Platform SDK: CDO for Windows 2000

A

Active Server Pages

See ASP.

ActiveX

A software technology built on the COM foundation that allows networked components to interact with each other independently of the languages they are written in. ActiveX® is used particularly for applications dealing with the Internet and the World Wide Web. ActiveX components include ActiveX objects, which expose their properties and methods, and ActiveX clients, which access the ActiveX objects.

ActiveX control

A reusable, stand-alone software component often exposing a discrete subset of the total functionality of a product or application. An arbitrary number of ActiveX controls can be used as prefabricated components to aid in building a new application. ActiveX controls cannot run alone and must be loaded into a control container such as Microsoft® Visual Basic® or Microsoft Internet Explorer.® Formerly referred to as OLE control or OCX. For more information, see the "COM and ActiveX Object Services" section of the Microsoft® Platform SDK.

ADO

(ActiveX Data Objects) A COM component that provides OLE Automation compatible interfaces used by high level programming languages to access data, normally using OLE DB providers.

ARPA

(Advanced Research Projects Agency) A government research agency that pioneered the first large-scale networking project. This project lead to what is currently referred to as the Internet.

ASP

(Active Server Pages) An open application environment in which HTML pages, scripts, and ActiveX components can be combined to create web-based applications.

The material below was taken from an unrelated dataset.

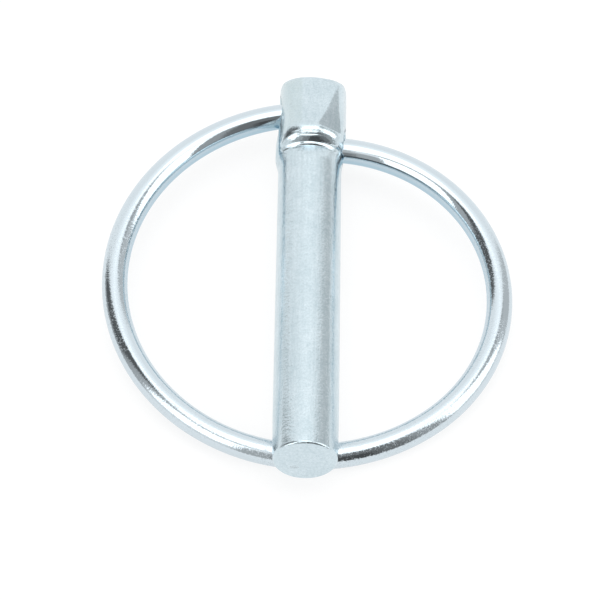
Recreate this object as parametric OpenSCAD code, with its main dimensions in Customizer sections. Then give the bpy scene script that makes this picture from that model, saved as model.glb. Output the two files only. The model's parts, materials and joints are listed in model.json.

Microsoft® ASP is an ISAPI application.

attachment

An object that is associated with a message and contains additional data, such as a file or an object addressed by a URL. An attachment is a body part of the message.

Automation

A Microsoft technology that allows objects to expose their internal services to each other as well as to human users, thereby permitting tasks to be performed automatically instead of by hand. Automation is based upon the Component Object Model (COM), and Automation applications access objects using their exposed IDispatch interface. Objects exposed through Automation include ActiveX Objects, and applications that access them include ActiveX clients, formerly referred to as OLE Automation.